Address: London W1D

800m from Charing Cross

0m from Piccadilly Circus/Tottenham Court Rd/Oxford Circus

The area of Soho was, in the 16th century, a hunting park of Henry VIII with the name ‘Soho’ deriving from a hunting cry of the time. By the 17th century, London was in need of development to ease housing congestion and the land was sold to the Earls of Leicester and Portland, with Leicester Square today being the site of the Earl of Leicester’s mansion.

The new buildings failed to attract the wealthy and immigrants arrived instead. The main group were the Huguenots that fled France with the area becoming known as the French Quarter. Other nationalities arrived which gave us today’s street names of Greek Street, Denmark Street and Poland Street. Frith Street is named after Richard Frith a main developer from 1677. Artists and writers also helped form the new cosmopolitan area.

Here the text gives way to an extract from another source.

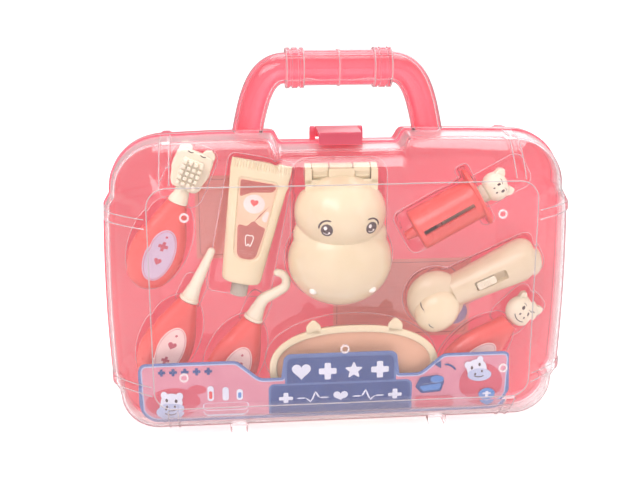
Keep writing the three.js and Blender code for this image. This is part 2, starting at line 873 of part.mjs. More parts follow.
function ear(halfWidth, height, thickness, x, z, tilt = 0) {
  const round = halfWidth * earRoundShare;
  const outline = rounded([
    [halfWidth, -halfWidth],
    [halfWidth, height / 2, round, smallSteps],
    [0, height, halfWidth / 2, smallSteps],
    [-halfWidth, height / 2, round, smallSteps],
    [-halfWidth, -halfWidth],
  ]);
  return plate(outline, -thickness / 2, thickness / 2).rotateY(tilt).translate(x, 0, z);
}

// Ball head with two ears, its ears in shares of its half sizes
function animalHead(halfX, halfY, halfZ, earShare) {
  const ears = [-1, 1].map((hand) => ear(
    halfX * earShare, halfZ * earShare * 2, halfY * earThickShare,
    hand * halfX * earPlaceShare, halfZ * earPlaceShare, hand * earTilt,
  ));
  return join(ellipsoid(halfX, halfY, halfZ), ...ears);
}

function thermometerFace() {
  return animalHead(faceRadius, faceDepth, faceRadius, faceEarShare).translate(0, 0, handleEnd + faceRadius);
}

// Toothbrush

function brushHead() {
  const half = brushHeadThickness / 2;
  const top = brushLength - brushHeadInset;
  const round = brushHeadHalf / 3;
  const side = (hand) => [
    [hand * brushHeadHalf * brushNeckShare, brushHeadStart, round],
    [hand * brushHeadHalf, brushHeadStart + brushHeadHalf, brushHeadHalf],
    [hand * brushHeadHalf * brushTopShare, top, round],
  ];
  const paddle = rounded([...side(1), ...side(-1).reverse()]);
  const neck = turned([
    [0, handleEnd], [neckRadius, handleEnd], [half, brushHeadStart + half], [0, brushHeadStart + half],
  ]);
  const ears = [-1, 1].map((hand) => ear(
    round, round, brushHeadThickness * earPlaceShare, hand * brushHeadHalf * earPlaceShare, top,
  ));
  return join(plate(paddle, -half, half), neck, ...ears);
}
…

To satisfy the needs of the new society a number of pubs, music halls and theatres opened and Soho became the centre of London entertainment, although it was also an area where there was much crime and poverty. Due to its artistic core, the area attracted a number of notable residents which included Constable, Canaletto, Shelley and Liszt.

The 19th century saw a cholera epidemic with a contaminated water pump lying between today’s Broadwick Street and Lexington Street being responsible. The nearby John Snow pub is named after the doctor who solved the problem and there’s a commemorative water pump on display today.

The 20th century saw music thrive with early performances by music greats The Beatles, Rolling Stones and Led Zeppelin. Ronnie Scott’s jazz club gained legendary status also. In the 60’s and 70’s Soho was synonymous with sex shops and prostitution, but is now regarded as a cultural place and a media centre. It has a gay district around Old Compton Street.

The area’s one of the most famous London landmarks with New York having a district with the same name.